Vallow, flanked by her lawyers, sat impassively as the jury returned its verdict, finding her guilty on all six counts of murder, conspiracy and grand theft.
Tearful relatives inside court sat arm-in-arm as the judge closed the nearly five-week trial.
Prosecutors produced 60 witnesses over the course of the trial and detailed at times gruesome evidence of how the children were killed and their remains discovered.
Vallow's defence lawyers did not produce witnesses and she did not testify in her own defence.
Chad Daybell's trial is still months away.
Mr Daybell is an author who has written several apocalyptic novels loosely based on Mormon religious teachings.
The couple are thought to have met through their involvement in a movement that promoted preparing for the end of the world.
Vallow's attorney, Jim Archibald, argued that she was a loving mother who had fallen for a "weird" religious cult leader and that there was no evidence tying her to the killings.
But prosecutors said Vallow had joined Mr Daybell to set in motion a chain of disturbing events that led to the deaths of JJ, Tylee and Mr Daybell's late wife, Tammy.
"Remember, the defendant will remove any obstacle in her way to get what she wants, and she wanted Chad Daybell," Fremont County Prosecutor Lindsey Blake said during the trial.
"The defendant used money, power and sex to get what she wanted."
Dark spirits
In 2006, Vallow married businessman Charles Vallow and the two raised Tylee - Lori's daughter from a previous marriage. In 2014, the Vallows adopted JJ, the grandson of Charles' sister.
But in 2017, family and friends said Vallow's demeanour changed as she began reading the books by Chad Daybell, a religious author whose fictional books focused on the apocalypse were loosely drawn from the beliefs of the Church of Jesus Christ of Latter-day Saints.

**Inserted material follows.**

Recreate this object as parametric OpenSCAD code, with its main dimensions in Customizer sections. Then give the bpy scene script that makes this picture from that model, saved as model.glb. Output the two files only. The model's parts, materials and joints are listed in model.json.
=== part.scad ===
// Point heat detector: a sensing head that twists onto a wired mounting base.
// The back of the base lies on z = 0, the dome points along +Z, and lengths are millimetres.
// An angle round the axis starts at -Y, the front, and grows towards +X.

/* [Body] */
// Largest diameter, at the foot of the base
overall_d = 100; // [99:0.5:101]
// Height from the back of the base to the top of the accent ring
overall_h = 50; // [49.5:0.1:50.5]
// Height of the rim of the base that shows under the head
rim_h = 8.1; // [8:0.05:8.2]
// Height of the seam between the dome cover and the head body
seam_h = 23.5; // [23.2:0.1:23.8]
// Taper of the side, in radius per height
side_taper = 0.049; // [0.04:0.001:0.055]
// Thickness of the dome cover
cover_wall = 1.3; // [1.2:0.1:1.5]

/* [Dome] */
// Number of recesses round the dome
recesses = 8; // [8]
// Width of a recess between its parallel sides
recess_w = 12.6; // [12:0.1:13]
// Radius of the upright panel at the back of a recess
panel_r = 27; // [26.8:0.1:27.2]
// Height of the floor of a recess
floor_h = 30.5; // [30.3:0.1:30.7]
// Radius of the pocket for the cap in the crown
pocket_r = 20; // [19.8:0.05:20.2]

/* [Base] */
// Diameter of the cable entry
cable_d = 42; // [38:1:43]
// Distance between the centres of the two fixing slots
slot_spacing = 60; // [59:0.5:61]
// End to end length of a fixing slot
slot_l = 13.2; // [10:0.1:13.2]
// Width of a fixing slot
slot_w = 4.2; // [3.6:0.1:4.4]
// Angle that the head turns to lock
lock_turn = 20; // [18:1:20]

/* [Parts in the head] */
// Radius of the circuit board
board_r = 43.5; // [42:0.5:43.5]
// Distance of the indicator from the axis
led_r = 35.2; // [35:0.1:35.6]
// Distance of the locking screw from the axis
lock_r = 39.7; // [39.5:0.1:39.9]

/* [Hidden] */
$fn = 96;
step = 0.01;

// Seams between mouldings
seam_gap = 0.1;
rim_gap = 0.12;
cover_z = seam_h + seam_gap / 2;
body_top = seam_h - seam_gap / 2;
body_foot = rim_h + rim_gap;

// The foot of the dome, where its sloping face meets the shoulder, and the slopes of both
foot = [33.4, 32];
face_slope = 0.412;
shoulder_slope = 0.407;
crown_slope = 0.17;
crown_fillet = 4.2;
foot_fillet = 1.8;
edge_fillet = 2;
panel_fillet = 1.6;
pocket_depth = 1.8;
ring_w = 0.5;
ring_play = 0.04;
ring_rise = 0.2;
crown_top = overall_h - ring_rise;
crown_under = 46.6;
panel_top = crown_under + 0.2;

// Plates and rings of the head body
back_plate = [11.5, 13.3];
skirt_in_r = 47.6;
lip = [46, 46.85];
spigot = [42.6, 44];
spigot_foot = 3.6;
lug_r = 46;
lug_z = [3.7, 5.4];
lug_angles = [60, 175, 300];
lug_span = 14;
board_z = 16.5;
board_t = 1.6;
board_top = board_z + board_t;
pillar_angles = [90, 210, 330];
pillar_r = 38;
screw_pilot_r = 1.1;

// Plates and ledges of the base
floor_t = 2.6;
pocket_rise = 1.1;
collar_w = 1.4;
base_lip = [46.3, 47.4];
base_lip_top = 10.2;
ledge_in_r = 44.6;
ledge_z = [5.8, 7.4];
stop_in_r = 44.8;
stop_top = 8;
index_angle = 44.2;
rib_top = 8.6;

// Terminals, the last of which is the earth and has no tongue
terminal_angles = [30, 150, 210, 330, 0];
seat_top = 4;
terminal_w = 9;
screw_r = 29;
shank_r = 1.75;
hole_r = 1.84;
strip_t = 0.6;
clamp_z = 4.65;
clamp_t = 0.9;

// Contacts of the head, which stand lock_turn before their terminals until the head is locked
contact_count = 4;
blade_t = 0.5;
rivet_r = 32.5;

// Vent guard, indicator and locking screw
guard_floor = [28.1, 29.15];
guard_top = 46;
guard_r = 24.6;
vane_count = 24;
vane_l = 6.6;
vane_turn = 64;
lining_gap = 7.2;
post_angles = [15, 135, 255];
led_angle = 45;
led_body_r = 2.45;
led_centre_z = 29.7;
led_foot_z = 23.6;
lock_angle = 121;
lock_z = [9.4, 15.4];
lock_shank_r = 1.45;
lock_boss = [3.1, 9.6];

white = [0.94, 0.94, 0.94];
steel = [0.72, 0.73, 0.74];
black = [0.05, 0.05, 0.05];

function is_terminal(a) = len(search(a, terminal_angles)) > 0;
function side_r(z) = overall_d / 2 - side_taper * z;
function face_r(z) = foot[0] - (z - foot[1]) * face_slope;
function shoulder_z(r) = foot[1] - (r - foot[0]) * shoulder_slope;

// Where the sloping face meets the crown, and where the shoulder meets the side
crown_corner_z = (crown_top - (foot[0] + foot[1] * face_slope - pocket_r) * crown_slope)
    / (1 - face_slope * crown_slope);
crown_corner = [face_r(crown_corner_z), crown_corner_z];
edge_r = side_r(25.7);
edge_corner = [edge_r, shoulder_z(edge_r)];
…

The two eventually met sometime in 2018 and began recording a religious podcast together.
At the time, both were married. But together, Vallow and Mr Daybell's views veered towards the extreme, the prosecutor said.
The two deemed people either "light" or "dark" spirits and called those who had been taken over by evil spirits "zombies".
The only way to free someone's soul from the darkness, the couple said, was to kill them.
Vallow 'thought she was a god'
In January 2019, Charles Vallow went to police, saying his wife had become "unhinged" and thought she was a god preparing for the end of days. He also told authorities she had threatened to murder him.
Mr Vallow eventually filed for divorce from his wife, saying in court documents he feared for his and the children's safety.
Police records show Mr Vallow visited a home where his estranged wife was staying with her brother, Alex Cox, to pick up his son.
Once inside, a confrontation occurred that ended when Mr Cox fatally shot Mr Vallow.
Mr Cox told police he killed his former brother-in-law in self-defence. He was never charged.
In the fall of 2019, Lori Vallow relocated with JJ and Tylee to Rexburg, Idaho, a town nestled at the base of the Teton mountains, close to where Mr Daybell lived.
The following month, Tammy Daybell, Mr Daybell's wife of 28 years, suddenly died.
In an interview with the CBS News programme 48 Hours, Mr Daybell's children said a local coroner had told them it appeared their mother, who had been in ill health, had died in her sleep.
They declined a post-mortem examination because they believed Tammy's death to be natural.
Her body was exhumed in December 2019 during the investigation into Vallow and Mr Daybell. An autopsy revealed Tammy was killed by asphyxiation, the trial heard.
Roughly two weeks after his wife's death, Chad Daybell and Lori Vallow were married in Hawaii.
Where are the children?
It was around this time that JJ's grandparents, Kay and Larry Woodcock, called Rexburg, Idaho, police to request a welfare check on the seven-year-old.
The call would launch a nationwide manhunt for the two children after police learned they had not been seen for weeks.
For months, Vallow and Mr Daybell refused to say where the children were. Instead they told relatives and friends that the children were "safe and happy", according to the CBS 48 Hours programme.
In December 2019, as investigators continued their search, Vallow and Mr Daybell went on holiday to Hawaii, where she remained until she was extradited and arrested in February 2020.
Authorities eventually found the remains of JJ and Tylee in the backyard Mr Daybell's home in June 2020.
"Charred remains, that's what was left of Tylee," a prosecutor said at trial, showing jurors a photo.
"You will hear it explained as a mass of bone and tissue. That's what was left of this beautiful young woman."
Investigators believe on 8 September 2019, Vallow took her children on a trip to Yellowstone National Park. It was the last time they were photographed alive, police said.
Tylee Ryan disappeared that day, police said. Jurors were shown GPS mobile phone data from the following morning that placed Lori Vallow's brother, Alex Cox, in Chad Daybell's backyard, where he remained on the property for nearly two hours.
JJ Vallow was last seen on 22 Sept 2019, according to police. The next day, investigators again traced Mr Cox's GPS data to Mr Daybell's backyard where he remained for 17 minutes, according to records produced during the trial.
Mr Cox died of natural causes in December 2019.